The U.S. Dept. of Energy has released a list of 10 high priority U.S. transmission projects set for special federal construction loans and quick permitting that include about 3,500 miles in areas of “urgent need” where consumers face higher power prices and longer power outages.

The projects were selected from DOE's national transportation needs study and designated as potential "national interest electric transmission corridors," which makes them eligible for $2 billion in funding through the Inflation Reduction Act and $2.5 billion for the agency to boost line completion by purchasing power for later resale to utilities.

To expedite and streamline construction, the Federal Power Act authorizes the agency to award the designation to any geographic area if consumers are harmed by a lack of transmission, particularly with major growth in U.S. renewable energy capacity, or if a new project would advance important national interests in the location. 

According to the American Clean Power Association, about 5.6 GW of renewables were installed in the first three months of 2024, a 28% rise from one year earlier, with U.S. clean energy capacity now at about 270GW, about 20% of total grid-scale power construction.

Six of the 10 potential projects are interregional and would connect eastern and western grids to ensure the grid reliability, Energy Secretary Jennifer Granholm said. 

One five-mile-wide interregional corridor runs 780 miles from Indiana across Illinois, and Missouri to Kansas, with potential to enable linked transmission among the fast growing 13-state PJM grid in the east and midwest; the Midcontinent Independent System Operator in the upper midwest; and the Southwest Power Pool, DOE said. 

The corridor designation tracks along the route of one planned high-voltage, direct-current project called Grain Belt Express. The estimated $7 billion is proposed by Invenergy. a merchant developer, but has faced delays caused by local permitting difficulties. “This announcement is the last affirmation of the urgent need for interregional transmission investment,” Shashank Sane, Invenergy transmission executive vice president, told S&P Global.

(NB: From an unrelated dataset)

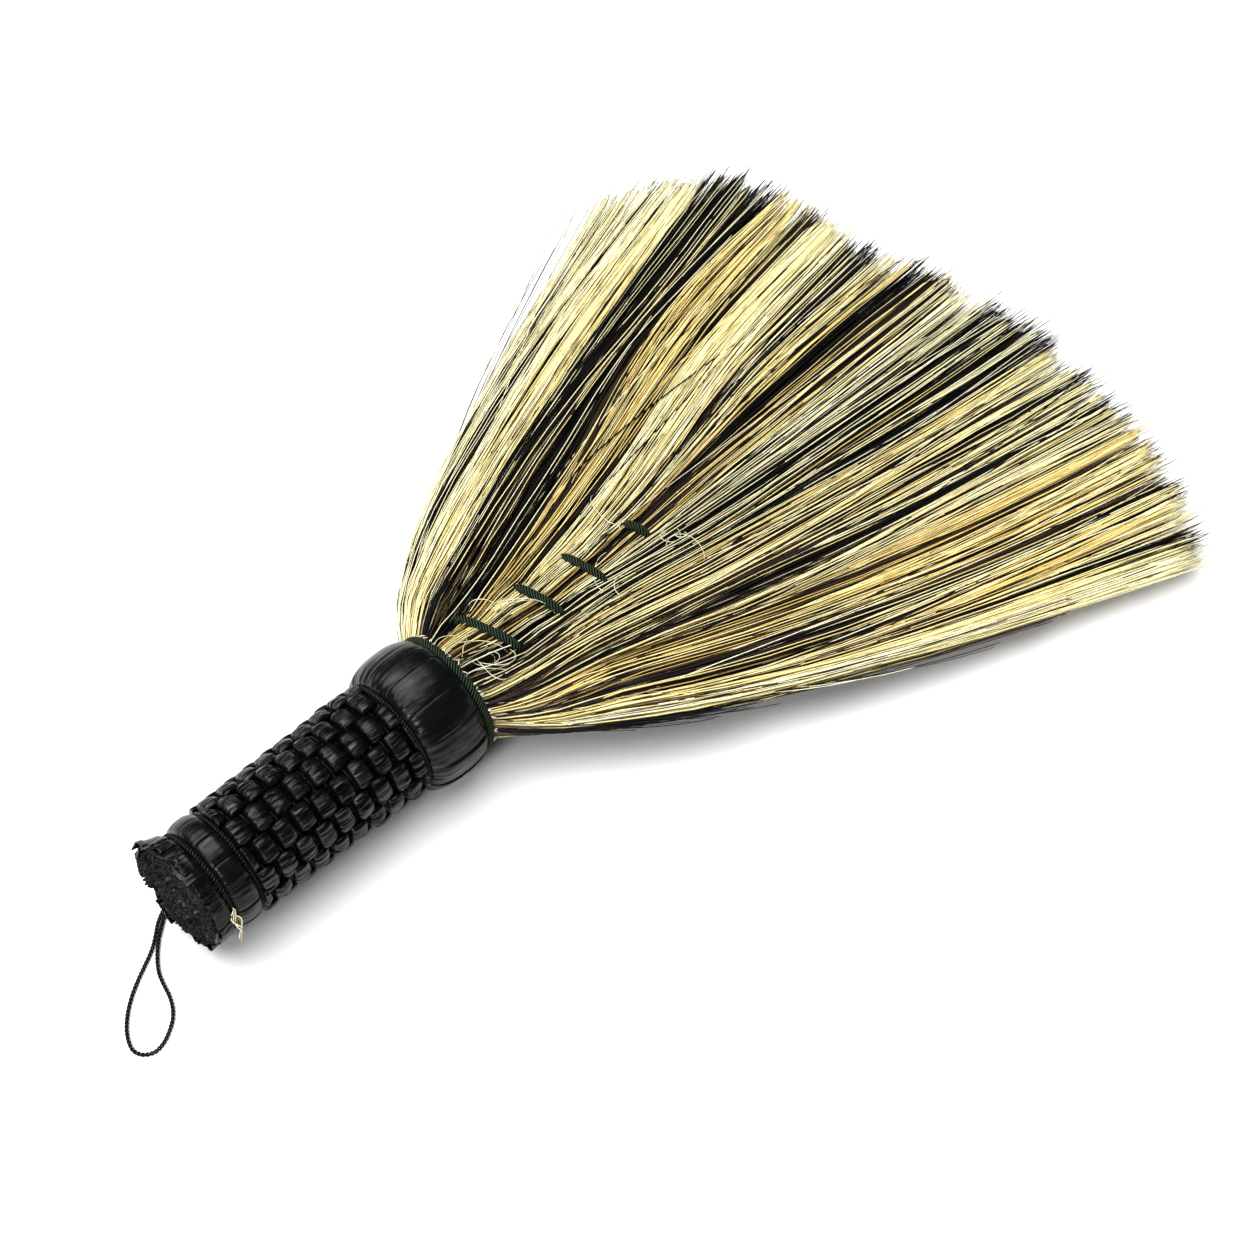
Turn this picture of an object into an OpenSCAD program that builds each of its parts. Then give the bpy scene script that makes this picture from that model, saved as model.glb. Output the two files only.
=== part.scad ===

Others designated corridors are set to connect PJM with the electric system in Ontario, Canada; and the Southwest Power Pool to tribal nations as well as to MISO in its southern region. Three potential corridors in the Northeast are among the smallest in area but "would address some infrastructure upgrade needs identified as most urgent," said attorneys at Foley Hoag.

The selection launches a comment period that closes June 24. At that point, DOE will begin environmental reviews, and consider reliability, congestion costs and expected future growth in corridors before announcing the final project list in the fall.

The Biden Administration last month issued new rules that make DOE the lead permitting agency for transmission project reviews under the federal National Environmental Policy Act, with a two year hard deadline for permit approval, Granholm said, with a government goal to upgrade 100,000 miles of transmission in the next five years.

Another important step in transmission expansion by cutting red tape is Federal Energy Regulatory Commission backstop siting authority that is set for approval at a May 13 special transmission reform meeting.

The approval process "is fraught with challenges as utilities resist the paradigm shift away from centralized generation," said Jon Wellinghoff, former FERC chairman and chief regulatory officer of Voltus, a cloud-based startup platform to connect distributed energy resources. "Therefore this ruling could be paramount. I will be looking out for cost allocation for transmission lines and planning for inter-regional lines."